Bricomiles Raise Suspicions in Venezuelan Society

Bricomiles Raise Suspicions in Venezuelan Society

Photo: Federico Parra

 

The Community-Military Brigades (Bricomiles) created by the Nicolás Maduro regime in late June to repair and refurbish the country’s public schools and health centers are raising suspicions that soldiers with the brigades may get involved in educational matters. Members of the Bolivarian Armed Forces (FANB), the ruling United Socialist Party (PSUV), and civilians make up the brigades that are first tasked with evaluating the needs of the country’s schools and health centers to then execute the appropriate overhauls.

By Diálogo Américas – Julieta Pelcastre

Sep 21, 2022

“A teacher cannot go to a barracks to clean it up. So, it’s wrong for a service member to go arrange a school, when the foundation of a school has logics and characteristics […] that a military officer […] is hardly going to understand,” Carlos Trapani, lawyer and chair of the Venezuelan Community Learning Center (Cecodap) told Diálogo on August 29. “Annexing the new brigades to the Armed Forces generates suspicions.”





These are not tasks that fall onto the FANB, the Venezuelan civil association Control Ciudadano said in a statement. In addition, “the FANB is synonymous with narcotrafficking and corruption,” Venezuelan newspaper La Vanguardia reported.

Doctrinal influence

Political activism and allegiance have been affecting the country’s public education system since Hugo Chávez, the Venezuelan platform Alianza Nacional Todos por la Educación (All for National Alliance for Education) said. There is evidence of partisan participation within the educational system as the forced display of portraits and sculptures of Chávez and Maduro demonstrate, the group says. 

On its Facebook page, Argentine group El Cipayo, which tracks and condemns social injustices, posted a video where a military man is seen teaching children at a school slogans such as: “Chávez lives, the homeland continues.” 
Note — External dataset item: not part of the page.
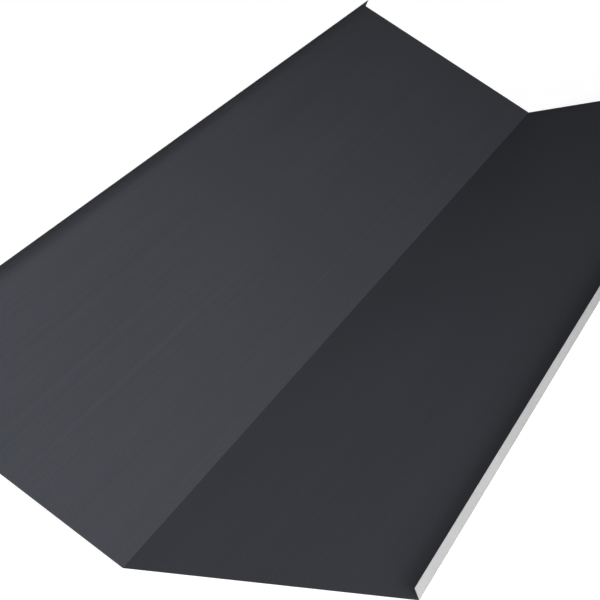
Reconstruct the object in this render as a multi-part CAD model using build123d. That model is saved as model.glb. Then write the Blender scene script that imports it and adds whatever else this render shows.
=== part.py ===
from build123d import *
import os

# Valley flashing: one coated steel sheet, folded along its length.
# It is stored as it lies on a level floor, tipped onto its right wing. The left wing then slopes up.
# X runs across the sheet and Y along it. The floor is Z = 0, and the origin is under the middle of the sheet.
# The sheet's underside faces the roof, and is on the outside of every bend.

# Driving dimensions, in millimetres and degrees
sheet_length = 2000.0
sheet_thickness = 0.5
wing_width = 585.0  # each wing, from the sharp corner of the valley to the outer face of its lip
valley_angle = 135.0  # between the top faces of the two wings
lip_height = 23.0  # from the wing's underside to the lip's free edge
lip_angle = 90.0  # between the wing and its lip
valley_bend_radius = 1.0  # inside radius, on the top face
lip_bend_radius = 1.0  # inside radius, on the top face


def underside_corners():
    """The sharp corners of the underside, from the free edge of the left lip to that of the right lip."""
    valley = Vector(0, 0)
    wing_out = Vector(wing_width, 0)
    lip_up = Vector(lip_height, 0).rotate(Axis.Z, 180 - lip_angle)
    right = [wing_out, wing_out + lip_up]
    left = [Vector(-p.X, p.Y).rotate(Axis.Z, valley_angle - 180) for p in right]
    return [left[1], left[0], valley, right[0], right[1]]


def sheet_section():
    """The folded section: the underside line with its bends, thickened upwards."""
    outer_radii = [
        lip_bend_radius + sheet_thickness,
        valley_bend_radius + sheet_thickness,
        lip_bend_radius + sheet_thickness,
    ]
    underside = FilletPolyline(*underside_corners(), radius=outer_radii)
    return make_face(offset(underside, amount=sheet_thickness, side=Side.LEFT, closed=True))


def valley_sheet():
    """The section on edge, drawn out to the sheet's length and centred over the floor."""
    on_edge = Plane.XZ * sheet_section()
    sheet = extrude(on_edge, amount=sheet_length / 2, both=True)
    box = sheet.bounding_box()
    return Pos(-(box.min.X + box.max.X) / 2, 0, -box.min.Z) * sheet


sheet = valley_sheet()
sheet.label = "flashing_sheet"

os.makedirs("parts", exist_ok=True)
export_step(sheet, "parts/flashing_sheet.step")
print(sheet.bounding_box(), "volume", sheet.volume)
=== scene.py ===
import math

import bpy
from mathutils import Matrix, Vector


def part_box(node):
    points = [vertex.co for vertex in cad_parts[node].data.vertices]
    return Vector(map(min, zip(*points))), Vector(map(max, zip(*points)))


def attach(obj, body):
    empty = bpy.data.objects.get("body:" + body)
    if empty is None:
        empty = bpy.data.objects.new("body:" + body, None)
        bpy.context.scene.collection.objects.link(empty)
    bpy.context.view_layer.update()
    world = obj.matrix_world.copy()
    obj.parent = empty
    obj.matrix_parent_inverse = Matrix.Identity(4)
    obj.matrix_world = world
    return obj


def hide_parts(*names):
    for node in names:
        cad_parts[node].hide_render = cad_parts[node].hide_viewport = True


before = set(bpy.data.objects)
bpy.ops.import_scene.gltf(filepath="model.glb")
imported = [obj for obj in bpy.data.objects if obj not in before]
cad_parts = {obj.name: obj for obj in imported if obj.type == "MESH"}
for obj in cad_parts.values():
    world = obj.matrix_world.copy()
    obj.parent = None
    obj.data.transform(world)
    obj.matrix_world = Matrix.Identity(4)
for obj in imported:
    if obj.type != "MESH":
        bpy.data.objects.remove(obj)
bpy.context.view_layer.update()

nodeLow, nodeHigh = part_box("flashing_sheet")
mm = 0.001  # sizes are in metres, written as so many millimetres


def addNode(tree, kind, inputs=None, captured=(), **settings):
    # one node with the floats that it captures, its settings, its typed-in values and its links
    node = tree.nodes.new(kind)
    for name in captured:
        node.capture_items.new("FLOAT", name)
    for name, value in settings.items():
        setattr(node, name, value)
    for name, value in (inputs or {}).items():
        socket = node.inputs[name]
        if isinstance(value, bpy.types.NodeSocket):
            tree.links.new(value, socket)
        else:
            socket.default_value = value
    return node.outputs


def linear(hexColour):
    # an sRGB hex colour as the linear values that nodes want
    parts = [int(hexColour[i:i + 2], 16) / 255 for i in (1, 3, 5)]
    return [c / 12.92 if c <= 0.04045 else ((c + 0.055) / 1.055) ** 2.4 for c in parts] + [1.0]


# Camera: the photo's own angle. It is tilted because the sheet is stored tipped onto its right wing.
photoCamera = {
    "place": (1.3631, -2.0543, 1.0518),
    "azimuth": 39.47,  # degrees, turned from looking along +Y towards -X
    "elevation": 22.24,  # degrees, looking down
    "roll": -21.31,  # degrees
    "lens": 70.4,  # mm
    "reach": 200,  # metres, well past the backdrop
}


def makeCamera(view):
    data = bpy.data.cameras.new("photoCamera")
    data.lens = view["lens"]
    data.clip_end = view["reach"]
    camera = bpy.data.objects.new("photoCamera", data)
    turn = Matrix.Rotation(math.radians(view["azimuth"]), 4, "Z")
    dip = Matrix.Rotation(math.radians(90 - view["elevation"]), 4, "X")
    roll = Matrix.Rotation(math.radians(view["roll"]), 4, "Z")
    camera.matrix_world = Matrix.Translation(view["place"]) @ turn @ dip @ roll
    bpy.context.scene.collection.objects.link(camera)
    bpy.context.scene.camera = camera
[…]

“It’s not a viable option to include service members in the classroom. A service member does not have the pedagogical tools for this. The service member goes into the logic of [martial] order; that logic does not work in the school,” Trapani said.

“We always receive through WhatsApp groups orders from the Ministry [the Peoples Ministry of Education] to teach history as the regime wants,” a teacher from a public school in Nueva Esparta state told independent Venezuelan platform La Tv Calle.

Basic enrollment dropped from 7.70 to 6.49 million students between 2018 and 2021. School absenteeism is linked to the socioeconomic factors that characterize the deep humanitarian crisis that the country is going through, Caracas’ Andrés Bello Catholic University (UCAB) indicates on its website. 

The total number of active primary education teachers went from 669,000 to 502,000 during the same timeframe, UCAB says. It is estimated that teacher desertion has been around 98,300 – 68,000 of which have emigrated from the country due to regime’s policies.

In view of this scenario, tutoring outside schools has become an alternative. Almost 30 percent of school-age children, between 6 and 16 years old, receive an alternative form of education, Peruvian newspaper Gestión reported. 

“You can create the best school infrastructure, but there are not enough teachers to meet the demand of children,” Trapani said. “There are unmotivated teachers who are deeply affected by […] the meager salaries and military meddling.” 

Since 1997, Venezuela has not received any international assessment to measure and compare student learning in the areas of reading, writing, mathematics, and science, according to the magazine Debates of Venezuelan business school, Institute of advanced Management Studies.